The Tourbillon is powered by a naturally aspirated V16 engine. The engine, developed by Cosworth, has a bore × stroke of 92x78.55 mm and is implemented in conjunction with 3 electric motors, 2 located at the front axle and 1 at the rear. The engine has a power output of 1000 PS and 900 Nm of torque, while the electric motors have a combined power output of 800 PS, making for a total of 1800 PS. Bugatti says that the choice to replace the quad turbocharger setup of the Chiron with a naturally aspirated engine was to make the experience "more emotional" and allow for a higher rev count, with the engine redlining at 9,000 rpm. The V16 features a crossplane crank design, a 90-degree bank angle, and dry sump lubrication system. The engine weighs a total of 252 kg. The Tourbillon uses an 8-speed dual-clutch transmission mounted longitudinally at the rear of the engine, in contrast to the Chiron where it was mounted at the front. The battery is a 24.8 kWh unit mounted in front of the engine in the central tunnel, which allows for a complete electric range of around 60 km.

For the suspension of the Tourbillon, Bugatti collaborated with Divergent Technologies, the parent company of Czinger, to create organically shaped 3D-printed suspension components designed with the assistance of AI. The suspension is a forged aluminum multi-link setup that Bugatti says is 45 percent lighter than the suspension system found in the Chiron.

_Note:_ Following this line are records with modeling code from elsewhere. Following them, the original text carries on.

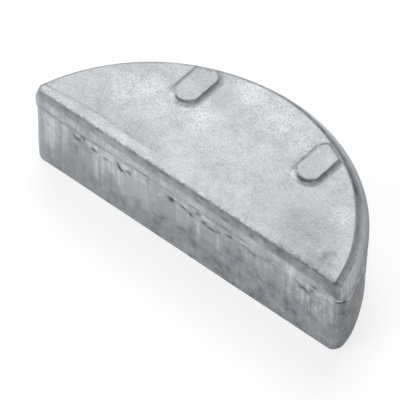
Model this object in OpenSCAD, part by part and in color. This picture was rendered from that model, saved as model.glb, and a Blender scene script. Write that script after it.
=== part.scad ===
// Half-moon flywheel key, die cast in one piece, lying on its plain side.
// X runs along the straight edge, Y from the straight edge to the round one,
// Z up through the thickness. The origin is the middle of the underside.

/* [Outline] */
// Diameter of the round edge at the parting line
key_dia = 19.05; // [16:0.05:24]
// Height from the straight edge to the top of the round edge
key_h = 7.9; // [6:0.02:9]
// Thickness between the two flat sides, without the ribs
key_t = 4.72; // [3.5:0.02:7]

/* [Parting line] */
// Thickness of the upper casting half, from the parting line to the ribbed side
cap_t = 1.2; // [0.8:0.05:2]
// How far the thin flash ridge stands out from the round wall below it
flash_out = 0.08; // [0.02:0.01:0.15]
// Thickness of the flash ridge
flash_t = 0.1; // [0.04:0.01:0.2]

/* [Lower half] */
// How far the round wall leans in between the parting line and the underside
lower_lean = 0.02; // [0:0.01:0.4]
// Radius of the rounded edge around the underside
foot_r = 0.12; // [0.05:0.01:0.4]
// Radius of the upright corners at the two tips
tip_r = 0.5; // [0.3:0.05:1]

/* [Upper half] */
// How far the round wall leans in between the parting line and the ribbed side
cap_lean = 0.15; // [0:0.01:0.5]
// How much smaller the radius of the ribbed side is than that of the parting line
face_in = 0.3; // [0.2:0.01:0.6]
// How far the centre of the ribbed side's round edge lies nearer the straight edge
face_back = 0.62; // [0.4:0.01:0.8]
// Width of the sloping edge around the ribbed side
edge_w = 0.25; // [0.1:0.01:0.4]
// Angle at which that edge slopes down
edge_angle = 45; // [35:1:55]
// How far the straight wall steps back above the parting line
step_back = 0.15; // [0.02:0.01:0.25]
// Height over which the straight wall steps back
step_h = 0.6; // [0.3:0.05:0.75]

/* [Ribs] */
// Width of a rib at its foot
rib_w = 1.49; // [1:0.01:2]
// Width of the flat top of a rib
rib_top_w = 1.28; // [0.6:0.01:1.6]
// Height of a rib above the flat side
rib_h = 0.22; // [0.1:0.01:0.4]
// Distance from the middle of the key to the middle of the left rib
rib_left = 3.43; // [2:0.01:4.5]
// Distance from the middle of the key to the middle of the right rib
rib_right = 3.86; // [2:0.01:4.5]
// Distance from the straight wall to the rounded inner end of a rib
rib_start = 3.54; // [2:0.01:4.5]
// Length of a rib from its inner end to its outer end
rib_len = 2.66; // [2:0.02:4]
// How much larger the radius of a rib's rounded ends is than half its width
rib_end_ease = 0.105; // [0.05:0.005:0.4]

/* [Hidden] */
$fn = 128;

// Steps in each rounded underside edge
foot_steps = 6;
// Share of its radius at which a tip corner sits from the walls, so that it
// crosses each wall at a small angle
tip_seat = 0.985;
// Depth to which the ribs run down into the body
rib_root = 0.3;
// Reach of cutting shapes past the solid they cut
past = 1;

key_r = key_dia / 2;
wall_r = key_r - flash_out;
// Straight wall of the lower half, measured from the centre of the round edge
wall_y = key_r - key_h;
// Straight wall of the upper half
cap_wall_y = wall_y + step_back;
mid_y = (wall_y + key_r) / 2;
part_z = key_t - cap_t;
foot_wall_r = wall_r - lower_lean;
face_r = key_r - face_in;
rib_end_r = rib_w / 2 + rib_end_ease;
rib_slope = (rib_w - rib_top_w) / 2 / rib_h;

// Points on a quarter of a circle, from angle a to a + 90
function quarter(centre, r, a) =
    [for (i = [0:foot_steps])
        centre + r * [cos(a + 90 * i / foot_steps), sin(a + 90 * i / foot_steps)]];

// Round wall of both halves with its flash ridge, as a turned form
module round_form() {
    rotate_extrude()
        polygon(concat(
            [[0, 0]],
            quarter([foot_wall_r - foot_r, foot_r], foot_r, -90),
            [
                [wall_r, part_z - flash_t],
                [key_r, part_z - flash_t / 2],
                [key_r, part_z],
                [wall_r, part_z + flash_t / 2],
                [wall_r - cap_lean, key_t],
                [0, key_t]
            ]));
}

// Everything behind the straight wall, as a profile drawn along the key
module straight_form() {
    rotate([90, 0, 90])
        translate([0, 0, -key_r - past])
            linear_extrude(2 * (key_r + past))
                polygon(concat(
                    quarter([wall_y + foot_r, foot_r], foot_r, 180),
                    [
                        [key_r + past, 0],
                        [key_r + past, key_t],
                        [cap_wall_y, key_t],
                        [cap_wall_y, part_z + step_h],
                        [wall_y, part_z]
                    ]));
}

// Sloping edge around the ribbed side and the leaning wall below it, as a turned
// form. The edge runs on upward to trim the ribs, and the wall comes down to the
// round wall just above the flash ridge at the crown.
module face_edge_form() {
    rise = rib_h + past;
    edge_z = key_t - edge_w * tan(edge_angle);
    lean_out = wall_r + face_back - face_r - edge_w;
    lean_down = edge_z - part_z - 2 * flash_t;
    translate([0, -face_back, 0])
        rotate_extrude()
            polygon([
                [0, 0],
                [face_r + edge_w + edge_z * lean_out / lean_down, 0],
                [face_r + edge_w, edge_z],
                [face_r - rise / tan(edge_angle), key_t + rise],
                [0, key_t + rise]
            ]);
}

// Rounded end of a rib, as a cone with the slope of the rib's sides
module rib_end() {
    cylinder(
        h = rib_root + rib_h,
        r1 = rib_end_r + rib_slope * rib_root,
        r2 = rib_end_r - rib_slope * rib_h);
}

// Raised rib across the flat side, with rounded ends
module rib(x) {
    base = key_t - rib_root;
    run = key_r + past;
    inner_y = cap_wall_y + rib_start + rib_end_r;
    outer_y = cap_wall_y + rib_start + rib_len - rib_end_r;
    intersection() {
        translate([x, run, 0])
            rotate([90, 0, 0])
                linear_extrude(run)
                    polygon([
                        [-rib_w / 2, base],
                        [rib_w / 2, base],
                        [rib_w / 2, key_t],
                        [rib_top_w / 2, key_t + rib_h],
                        [-rib_top_w / 2, key_t + rib_h],
                        [-rib_w / 2, key_t]
                    ]);
        union() {
            translate([x, inner_y, base]) rib_end();
            translate([x, outer_y, base]) rib_end();
            translate([x - rib_w, inner_y, base])
                cube([2 * rib_w, outer_y - inner_y, rib_root + rib_h]);
        }
    }
}

// What is cut from one tip to round its upright corner
module tip_cut() {
    seat = tip_r * tip_seat;
    y = wall_y + seat;
    x = sqrt(pow(key_r - seat, 2) - y * y);
    reach = [x, y] / norm([x, y]) * (tip_r + past);
    translate([x, y, 0])
        difference() {
            translate([0, 0, -past])
                linear_extrude(key_t + rib_h + 2 * past)
                    polygon([
                        [0, 0],
                        [0, -tip_r - past],
                        [reach.x, -tip_r - past],
                        reach
                    ]);
            translate([0, 0, -2 * past])
                cylinder(h = key_t + rib_h + 4 * past, r = tip_r);
        }
}

module flywheel_key() {
    color([0.76, 0.77, 0.78])
        translate([0, -mid_y, 0])
            difference() {
                intersection() {
                    union() {
                        intersection() {
                            round_form();
                            straight_form();
                        }
                        rib(-rib_left);
                        rib(rib_right);
                    }
                    face_edge_form();
                }
                tip_cut();
                mirror([1, 0, 0]) tip_cut();
            }
}

flywheel_key();
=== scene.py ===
"""Looks of a die-cast half-moon flywheel key, lying on its plain side in a pale studio.

The casting is modelled in millimetres in the part's own frame: X along the straight
wall, Y towards the round wall, Z up to the ribbed side. It is brought to metres last.
"""

import logging
import math
from collections.abc import Callable
from dataclasses import dataclass, field
from enum import Enum

import bmesh
import bpy
import numpy as np
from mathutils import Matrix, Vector


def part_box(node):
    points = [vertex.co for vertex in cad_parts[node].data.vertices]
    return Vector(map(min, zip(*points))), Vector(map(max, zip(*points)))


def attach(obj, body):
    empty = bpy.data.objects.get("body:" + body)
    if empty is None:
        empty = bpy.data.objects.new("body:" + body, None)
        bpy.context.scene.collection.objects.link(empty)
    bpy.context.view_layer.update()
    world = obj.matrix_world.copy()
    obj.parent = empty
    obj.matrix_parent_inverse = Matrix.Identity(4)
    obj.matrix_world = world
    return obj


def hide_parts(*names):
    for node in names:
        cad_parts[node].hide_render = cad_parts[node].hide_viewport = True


log = logging.getLogger("flywheel_key")
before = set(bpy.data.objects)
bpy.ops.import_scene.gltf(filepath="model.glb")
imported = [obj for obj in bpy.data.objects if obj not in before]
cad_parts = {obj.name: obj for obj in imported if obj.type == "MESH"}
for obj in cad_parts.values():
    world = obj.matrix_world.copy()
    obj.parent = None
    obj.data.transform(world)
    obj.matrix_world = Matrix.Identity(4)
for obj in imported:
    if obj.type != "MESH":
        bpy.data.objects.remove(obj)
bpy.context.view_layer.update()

MM = 0.001
NODE = "flywheel_key"
Array = np.ndarray
Socket = bpy.types.NodeSocket
Triple = tuple[float, float, float]
# How near to a level a point counts as on it, in millimetres
NEAR = 0.001
# Span that a noise pattern mostly keeps to
NOISE_SPAN = (0.3, 0.7)


class MarkKind(Enum):
    """What one casting mark does to the skin."""

    LUMP = 1.0
    PIT = -1.0


class Trait(Enum):
    """Surface values that the casting carries for its finish, and for light and shade painted on
    it.
    """

    # Paler: the casting's own paler marks, and painted highlights and light.
    WEAR_AND_LIGHT = "wear_and_light"
    # Darker: the casting's own darker marks, and painted shade.
    GRIME_AND_SHADE = "grime_and_shade"
    STAIN = "stain"
    # Where the parting line's lip gets a painted highlight and a painted shadow under it.
    LIP_LIGHT_AND_SHADOW = "lip"
    LEVEL = "level"
    SMOOTH = "smooth"


class Pattern(Enum):
    """Random patterns: distance between neighbouring values, seed and layers."""

    WAVES = (2.2, 11, 2)
    FINE_WAVES = (0.45, 21, 2)
    POCKS = (0.24, 31, 2)
    GROOVE_PLACE = (1.7, 41, 1)
    GROOVE_GAPS = (2.6, 43, 1)
    STRIP_CLOUDS = (0.6, 47, 3)
    WARM_SPOTS = (0.4, 49, 3)
    CHORD = (0.2, 51, 2)
    CHORD_SPECKS = (0.13, 53, 2)
    BAND_FADE = (0.9, 61, 1)
    BAND_EDGE = (0.7, 63, 2)
    STEP_CLOUDS = (0.5, 65, 3)
    LINE_WANDER = (0.7, 71, 3)
    LINE_POCKS = (0.35, 75, 3)
    LINE_STAIN = (0.2, 77, 2)
    LINE_DEPTH = (0.6, 79, 1)
    DRAG = (0.3, 81, 3)
    DRAG_PLACE = (0.8, 83, 1)
    DRAG_ENDS = (0.12, 84, 2)
    SHADE_DEPTH = (0.8, 85, 1)
    SOIL_CLOUDS = (0.9, 87, 3)
    ROUND_CLOUDS = (1.1, 91, 3)
    LIP_GAPS = (0.35, 93, 1)
    MARK_RIM = (0.25, 101, 2)
    MARK_BEND = (0.3, 111, 2)
    PATCH_RIM = (0.7, 201, 3)


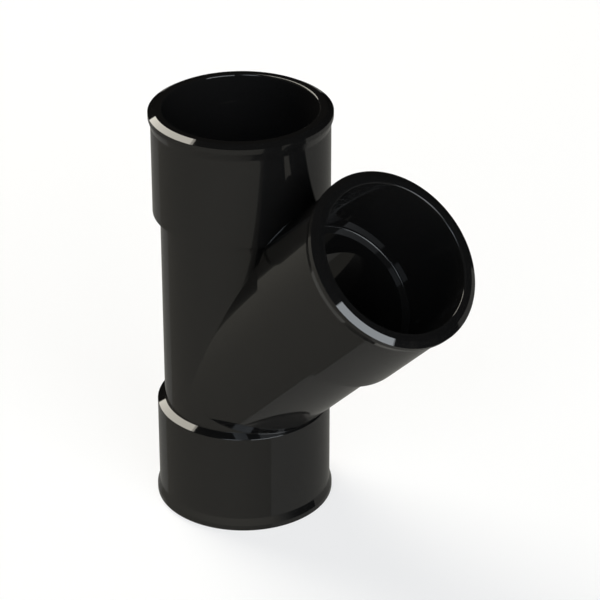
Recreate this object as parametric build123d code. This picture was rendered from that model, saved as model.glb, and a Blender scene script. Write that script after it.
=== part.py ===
from build123d import *
import os

# A 45 degree lateral wye for solvent-welded pipe, moulded in one piece of glossy black plastic.
# Three legs meet where their axes cross. Two are in line and make the run, which stands upright on
# its bottom mouth, and the third is the branch. Each leg is a tube that widens at a shoulder into a
# socket for a pipe, with a stop inside for the pipe's end and a bead round the socket's mouth.

# Driving dimensions, in millimetres and degrees.

# The pipe that the sockets take, 1 1/2 inch nominal, and the room that it has all round.
pipe_radius = 24.13
socket_clearance = 0.07
socket_depth = 31.5

# How far each stop stands in from its socket's bore, and the walls round the waterway and the socket.
stop_height = 2.6
body_wall = 3.9
socket_wall = 3.65

# From the crossing of the axes to the stop that each pipe's end meets.
bottom_stop_reach = 12.2
top_stop_reach = 62.1
branch_stop_reach = 62.1
branch_angle = 45.0

# The shoulder outside each socket: how far behind the stop its edge lies, and its rise along the axis.
shoulder_setback = 3.15
shoulder_rise = 1.15

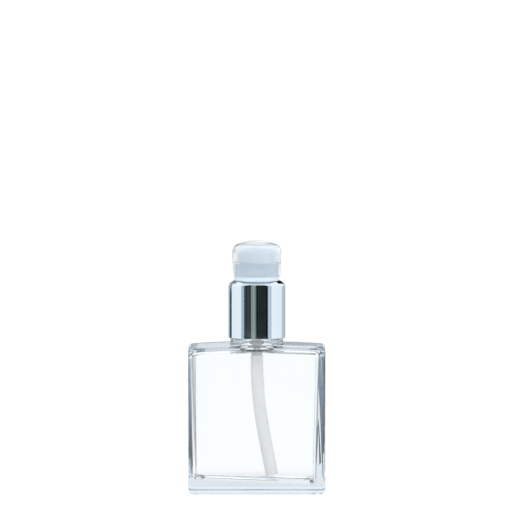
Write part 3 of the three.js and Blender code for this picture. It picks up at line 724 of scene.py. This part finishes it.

The chassis of the Tourbillon is made from T800 carbon composite, with front and rear frames that use 3D printed braces, and a battery that is integrated into the monocoque in order to save weight. It also features a diffuser designed to serve as part of the crash structure in place of a rear crash beam, which functions as another weight-saving measure.

== Performance ==
Bugatti say they expect the Tourbillon will be able to accelerate from 0–100 km/h in under 2.0 seconds, 0–200 km/h in under 5.0 seconds, 0–300 km/h in under 10.0 seconds and 0–400 km/h in under 25.0 seconds. It has an electronically limited top speed of 380 km/h but the limit is raised to 445 km/h when a speed key is inserted.